Bottom line, you want to turn the high energy xrays into as many low-
energy xrays as possible.

Another problem is that ionization cross-sections start dropping once 
the xray gets much more energetic than the k-alpha energy.  You start 
dumping energy into compton scattering, in which the atom only partially 
absorbs the x-ray, as well as electron-postiron pair-production over 
1.5MeV.  The strong 500KeV gamma line that might result from positron 
annihilation could be a problem, but I suppose that's still better than 
the orginal MeV-pluse xrays.

At very high x-ray energies (GeV?) you might have to worry about nuclear 
distentigration, fission and all that.  Unfortunately, you want that to 
happen in low-Z elements to limit the released energy.  Below Nickel, I 
think, fission products have more energy than their parent.  So if we 
start doing Tungsten fission on the outer hull, that will merely add to 
the total amount of energy that we need to shield.  So maybe we want a 
low-Z outer layer, then the high-Z layer, and then progressively smaller 
Z's toward the inside.  Unless we think there won't be many GeV xrays.


>I think the alloy of Tungsten was with chromium and iron.
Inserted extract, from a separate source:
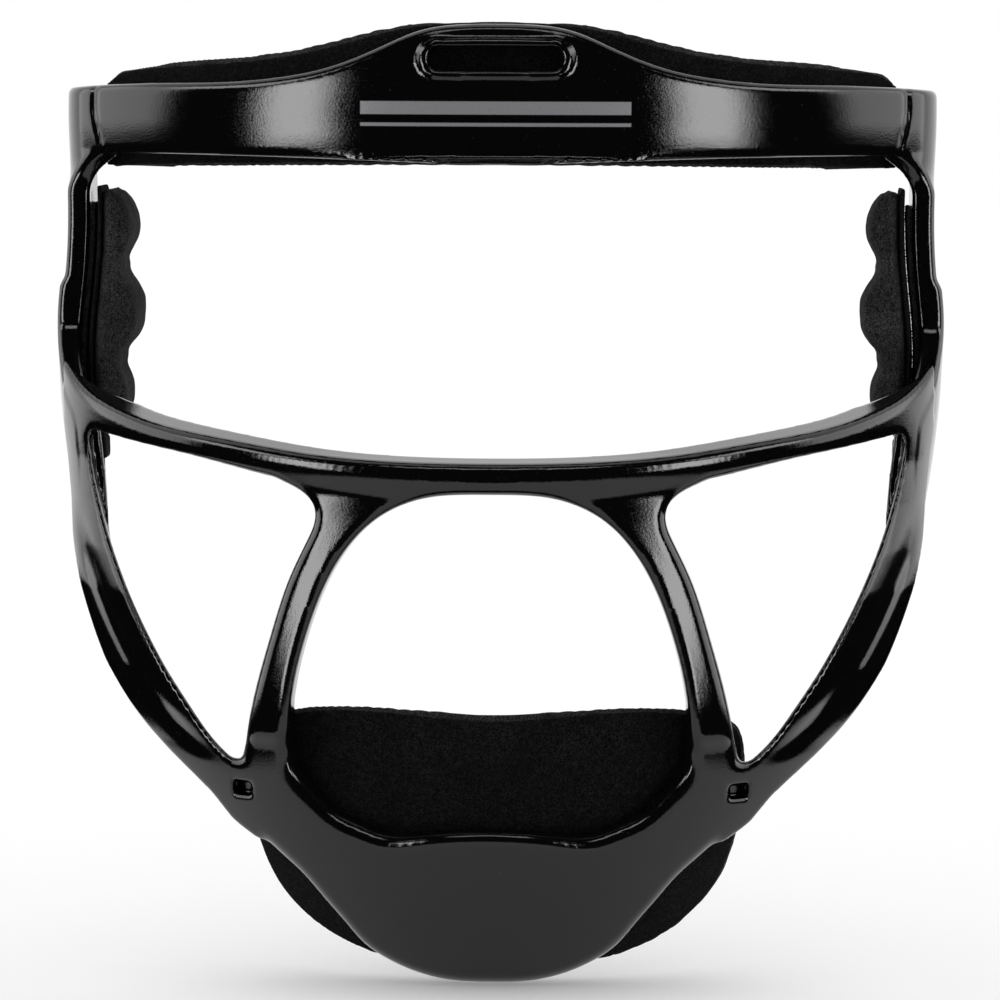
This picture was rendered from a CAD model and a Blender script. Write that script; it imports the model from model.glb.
"""Looks of the softball fielder's face mask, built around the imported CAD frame.

The moulded frame is one smooth implicit solid with rounded edges. The pads are implicit hulls
puffed by a cloth simulation. Lengths are worked out in millimetres and written in metres.
"""

import math

import bpy
import numpy as np
import openvdb as vdb
from mathutils import Matrix, Vector, noise


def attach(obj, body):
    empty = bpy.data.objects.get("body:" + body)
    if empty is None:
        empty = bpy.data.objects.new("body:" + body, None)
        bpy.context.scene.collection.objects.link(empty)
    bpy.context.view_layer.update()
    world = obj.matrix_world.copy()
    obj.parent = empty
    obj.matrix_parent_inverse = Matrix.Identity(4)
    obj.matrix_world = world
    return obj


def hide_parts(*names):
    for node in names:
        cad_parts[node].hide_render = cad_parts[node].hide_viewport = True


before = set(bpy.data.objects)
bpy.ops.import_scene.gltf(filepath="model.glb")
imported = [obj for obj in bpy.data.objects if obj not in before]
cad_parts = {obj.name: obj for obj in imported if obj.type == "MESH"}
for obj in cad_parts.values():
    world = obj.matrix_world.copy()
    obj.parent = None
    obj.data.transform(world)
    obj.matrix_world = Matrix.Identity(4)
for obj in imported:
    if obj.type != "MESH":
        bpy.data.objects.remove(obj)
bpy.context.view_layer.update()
MM = 0.001

# Dimensions shared with part.py, in millimetres ---------------------------------------------------
WALL = 4.6
BROW_Y = -17.5
BROW_RADIUS = 112.0
OUTER_CORNER, INNER_CORNER = 4.5, 2.5
TEMPLE_END = 47.0
WING_END = 61.5
SLOT = (27.0, 4.8)
SLOT_RIM = (31.0, 7.8)
RIM_HEIGHT = 0.9
BROW_SLOT_Z = 13.0
SIDE_SLOT = (53.6, -60.0)
RAKE = math.tan(math.radians(9.0))
TAPE, TAPE_GAP = 1.2, 0.3
BROW_PAD, CHIN_PAD = 11.4, 10.5
BROW_PAD_END, CHIN_PAD_END = 34.0, -6.0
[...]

There is some
>promising new work in "intermetallics" which might yield even better 
long
>term performance. So far however, most of the intermetallic research 
has
>been with Aluminum for turbine blades with a sustained operating
>temperature around 300 C for only a few thousand hours of operational 
life.
>We need on the order of 500 - 900 C for tens of thousands of hours for 
hull
>materials and 2,000+ C for drives.

Yes; material will determine peak temperature, so that's important too.  
Most of the impact energy might go into temperature rather than x-rays.  
The outer material will obviously be the most important, so the most 
thought should go into that.

And then there's always cost...

As for doppler shift, I don't think our final design is going to go fast 
enough to matter.  But if we are going that fast, I recommend picking a 
destination that doesn't involve travelling in the galactic plane.  
That's where most of the interstellar x-rays come from, so if we were 
travelling at right angles to the plane of the Milky Way, there wouldn't 
be much of an upshift.

Ken